### REQUIREMENTS
Please write out the material below exactly as given.

** start of ENTRIES SUPPLIED **

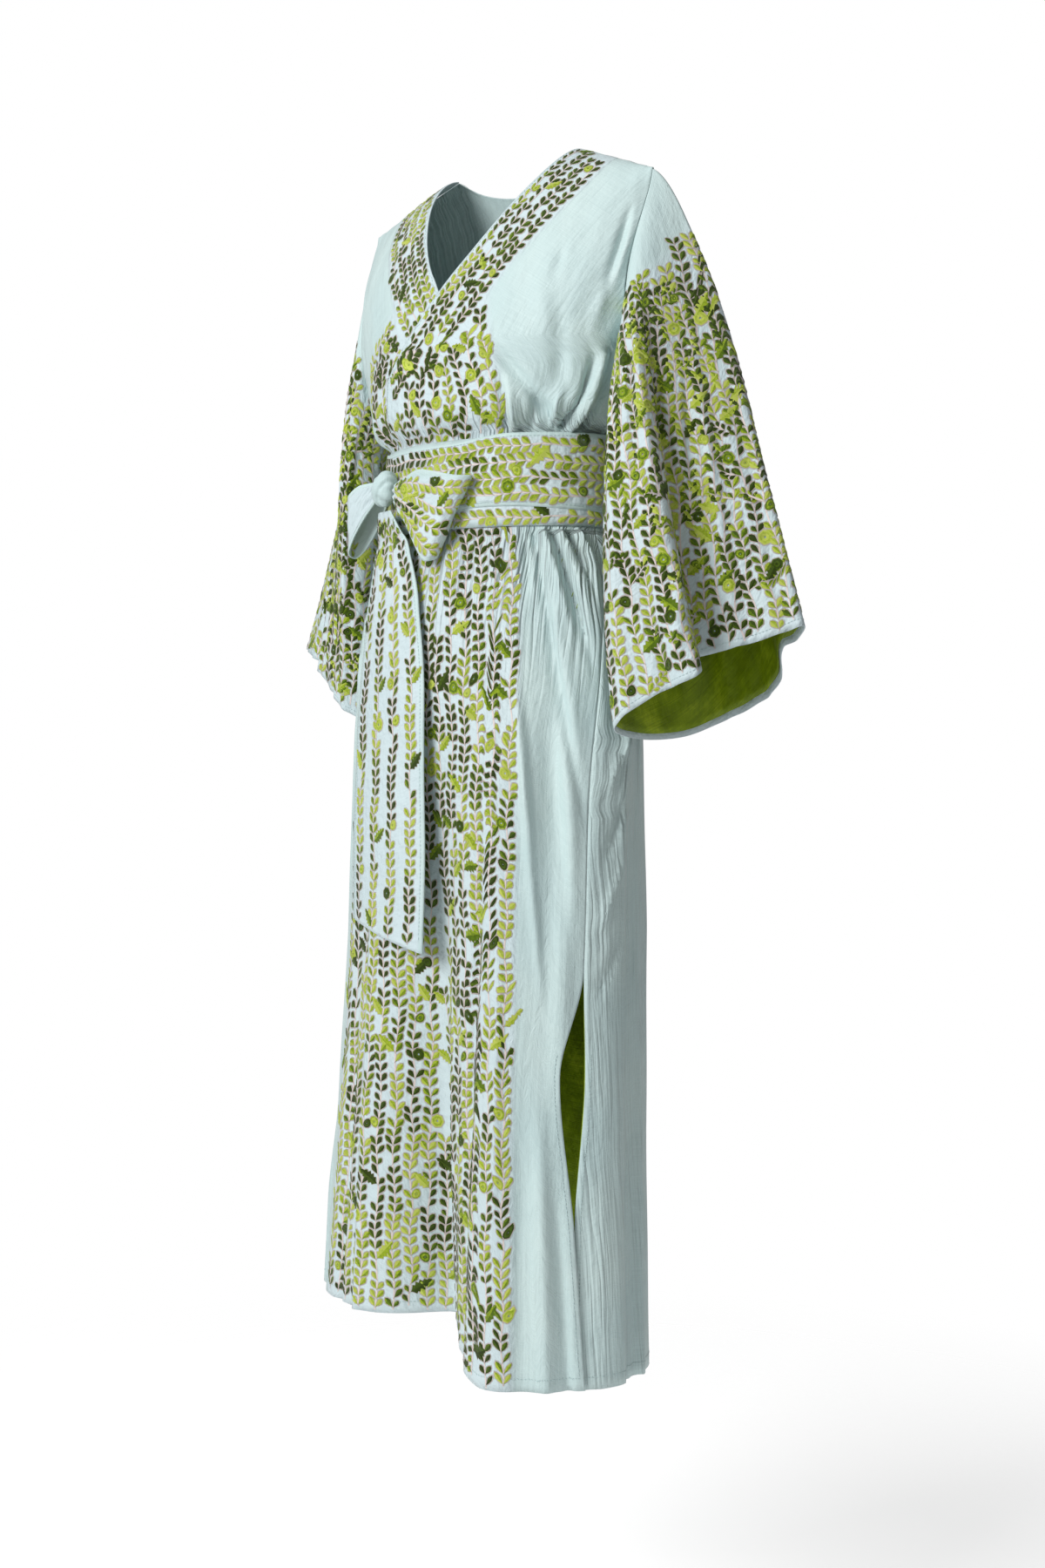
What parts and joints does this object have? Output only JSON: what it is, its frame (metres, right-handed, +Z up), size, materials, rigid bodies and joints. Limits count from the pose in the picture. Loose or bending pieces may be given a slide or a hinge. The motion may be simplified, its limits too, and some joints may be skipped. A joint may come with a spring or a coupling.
{
  "type": "wrap kaftan",
  "caption": "Long wrap kaftan in its worn hollow shape, with wide bell sleeves, side slits and a wide sash tied in a bow with one long tail.",
  "frame": {"origin": "midway between the two shoulder points, at the shoulder cloth, inside the neck and shoulders", "axes": "+Z up through the neck, front of the garment facing -Y, +X towards the wearer's left sleeve"},
  "size_m": [0.802, 0.2654, 1.3491],
  "materials": {
    "cloth": "soft silk and cotton weave with a low sheen",
    "embroidered_cloth": "the same weave covered in leaf and flower embroidery",
    "lining": "smooth satin lining"
  },
  "bodies": {
    "root": {"bodice_front_left": "embroidered_cloth", "bodice_front_right": "embroidered_cloth", "bodice_back": "cloth", "skirt_front_left": "embroidered_cloth", "skirt_front_right": "embroidered_cloth", "skirt_back": "cloth", "skirt_lining_left": "lining", "skirt_lining_right": "lining", "skirt_lining_back": "lining", "sleeve_left": "embroidered_cloth", "sleeve_lining_left": "lining", "sleeve_right": "embroidered_cloth", "sleeve_lining_right": "lining", "sash": "embroidered_cloth", "sash_knot": "cloth", "bow_loop_left": "embroidered_cloth", "bow_loop_right": "embroidered_cloth", "sash_tail": "embroidered_cloth"}
  },
  "joints": []
}
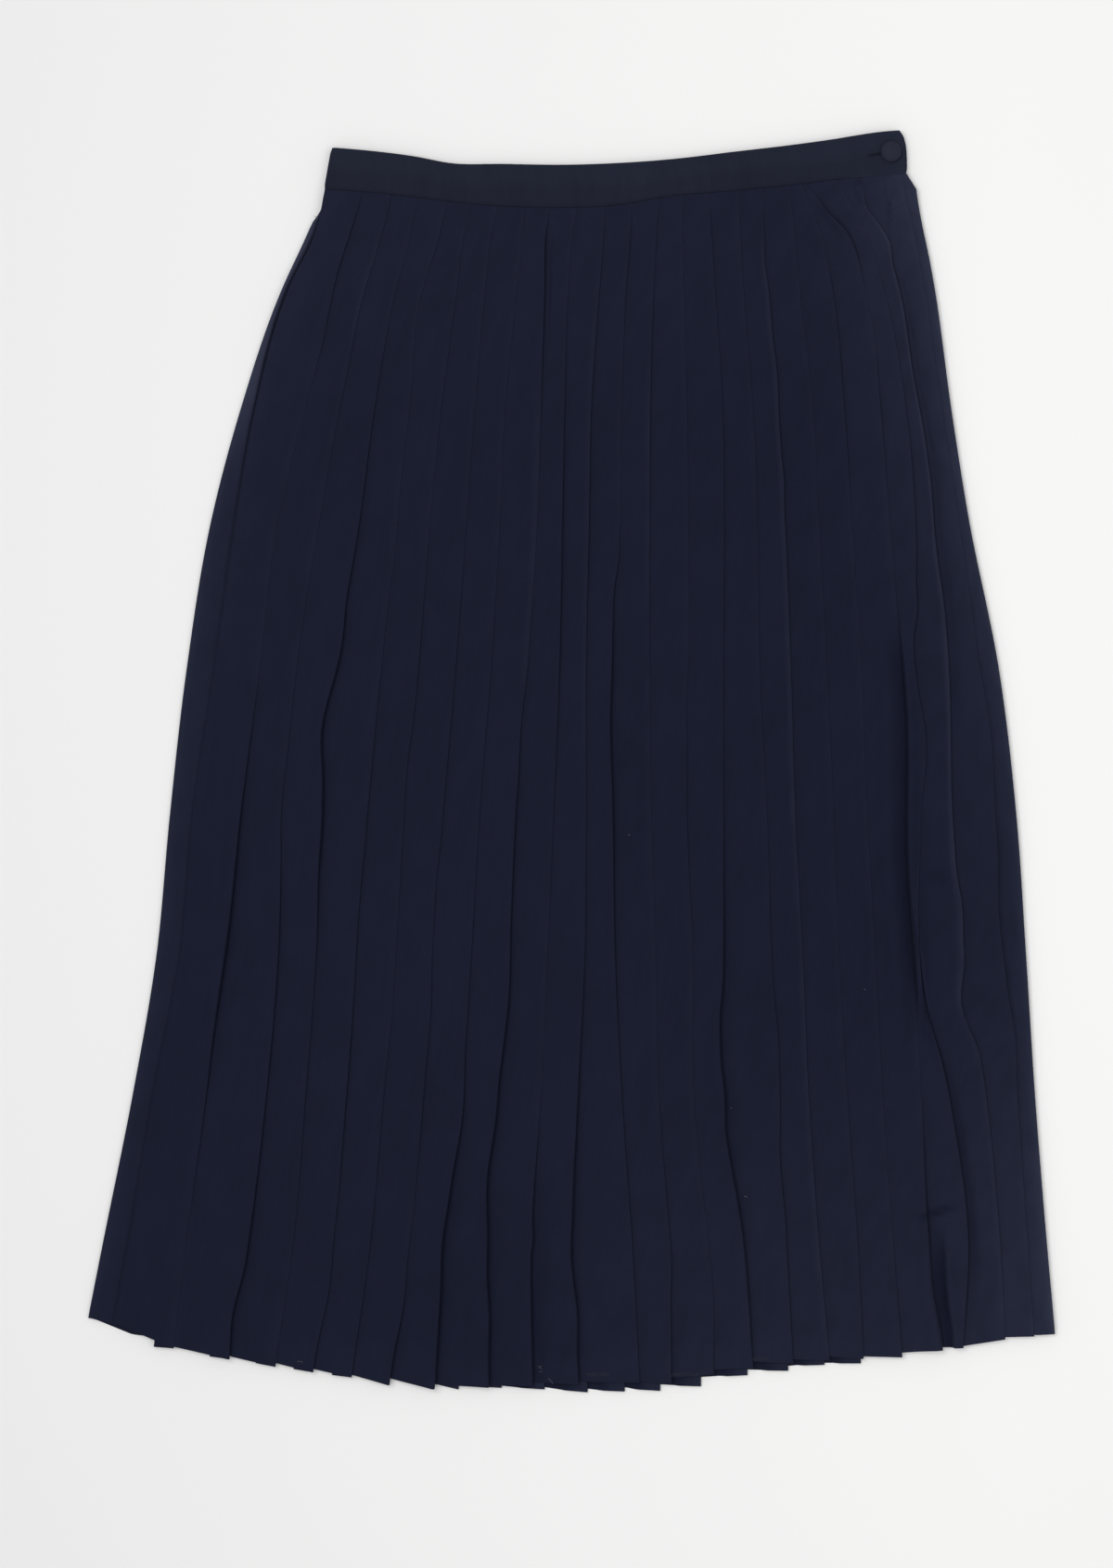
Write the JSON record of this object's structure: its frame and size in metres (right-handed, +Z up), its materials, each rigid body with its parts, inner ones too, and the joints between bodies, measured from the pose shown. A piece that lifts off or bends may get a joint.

** end of ENTRIES SUPPLIED **

### SOLUTION TO THIS EXERCISE
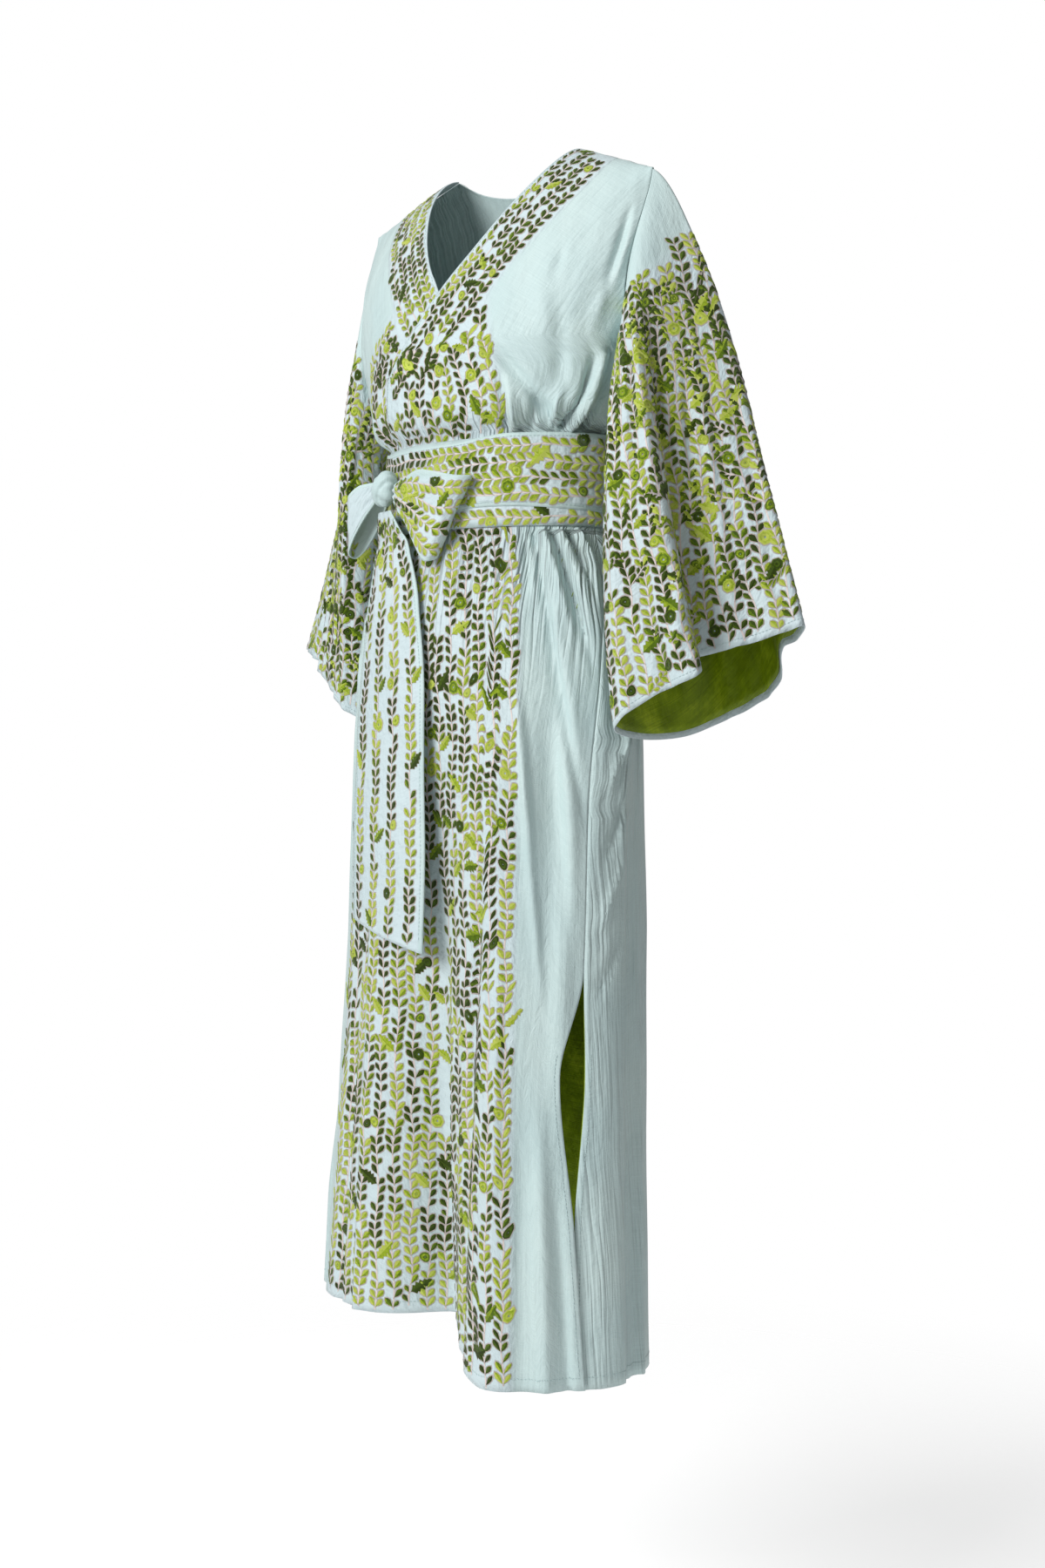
What parts and joints does this object have? Output only JSON: what it is, its frame (metres, right-handed, +Z up), size, materials, rigid bodies and joints. Limits count from the pose in the picture. Loose or bending pieces may be given a slide or a hinge. The motion may be simplified, its limits too, and some joints may be skipped. A joint may come with a spring or a coupling.
{
  "type": "wrap kaftan",
  "caption": "Long wrap kaftan in its worn hollow shape, with wide bell sleeves, side slits and a wide sash tied in a bow with one long tail.",
  "frame": {"origin": "midway between the two shoulder points, at the shoulder cloth, inside the neck and shoulders", "axes": "+Z up through the neck, front of the garment facing -Y, +X towards the wearer's left sleeve"},
  "size_m": [0.802, 0.2654, 1.3491],
  "materials": {
    "cloth": "soft silk and cotton weave with a low sheen",
    "embroidered_cloth": "the same weave covered in leaf and flower embroidery",
    "lining": "smooth satin lining"
  },
  "bodies": {
    "root": {"bodice_front_left": "embroidered_cloth", "bodice_front_right": "embroidered_cloth", "bodice_back": "cloth", "skirt_front_left": "embroidered_cloth", "skirt_front_right": "embroidered_cloth", "skirt_back": "cloth", "skirt_lining_left": "lining", "skirt_lining_right": "lining", "skirt_lining_back": "lining", "sleeve_left": "embroidered_cloth", "sleeve_lining_left": "lining", "sleeve_right": "embroidered_cloth", "sleeve_lining_right": "lining", "sash": "embroidered_cloth", "sash_knot": "cloth", "bow_loop_left": "embroidered_cloth", "bow_loop_right": "embroidered_cloth", "sash_tail": "embroidered_cloth"}
  },
  "joints": []
}
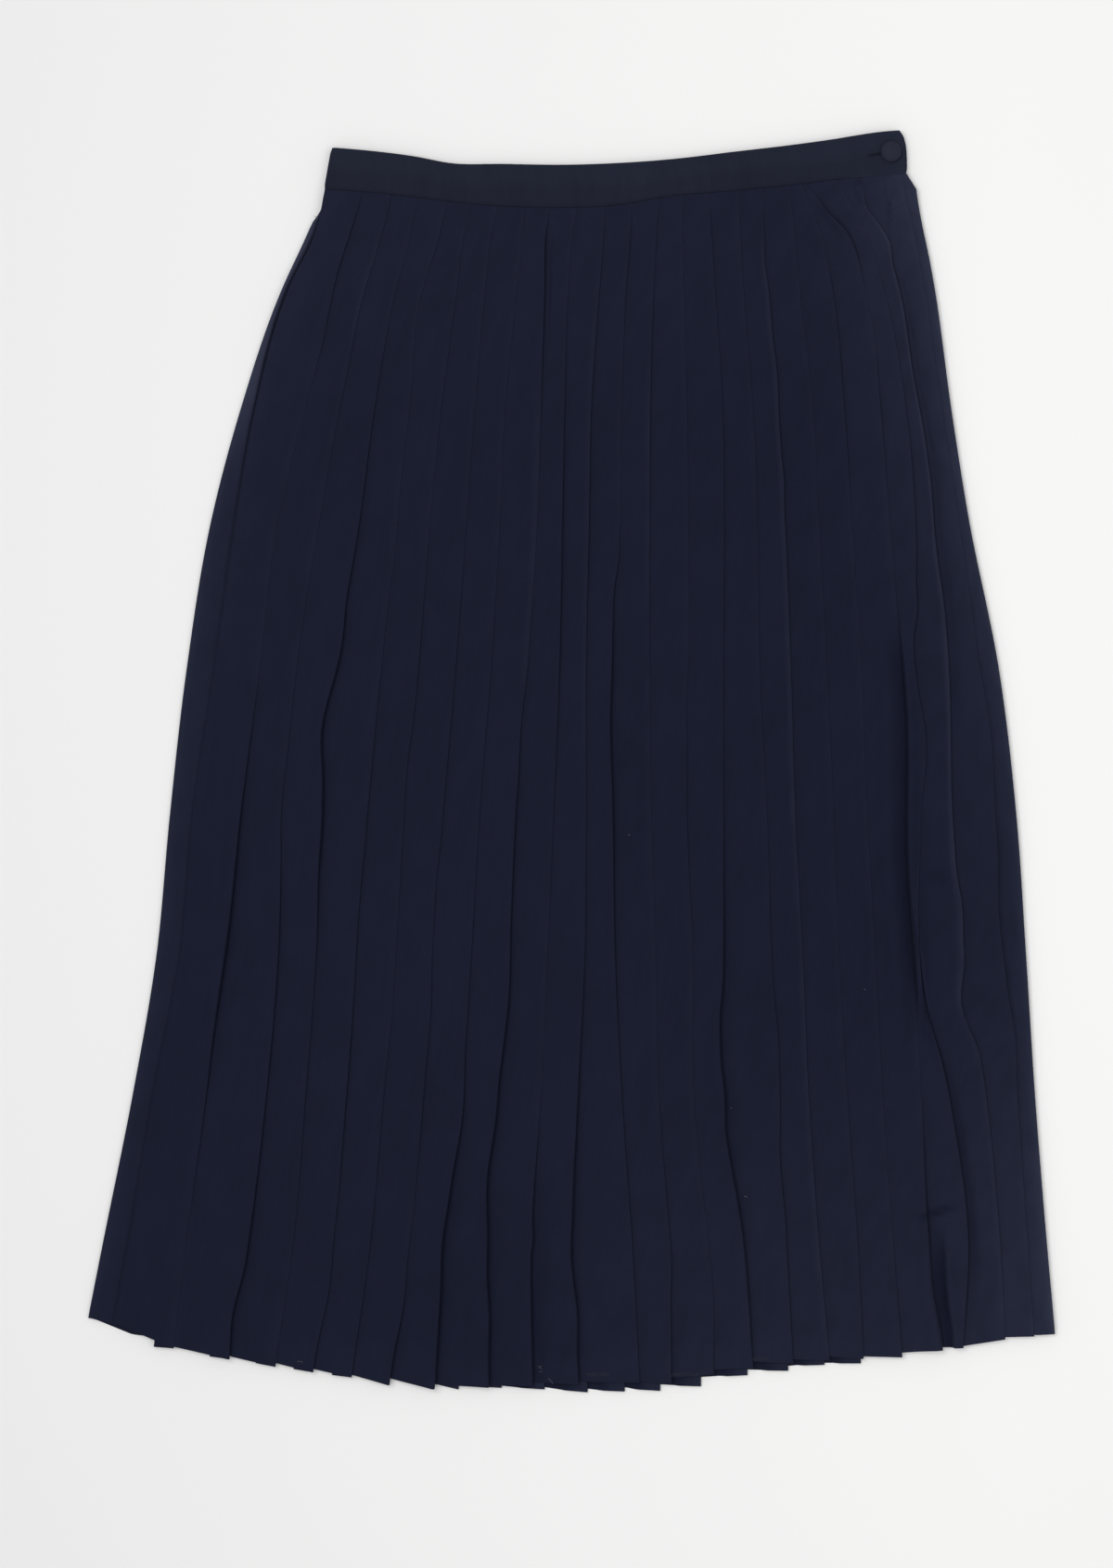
Write the JSON record of this object's structure: its frame and size in metres (right-handed, +Z up), its materials, each rigid body with its parts, inner ones too, and the joints between bodies, measured from the pose shown. A piece that lifts off or bends may get a joint.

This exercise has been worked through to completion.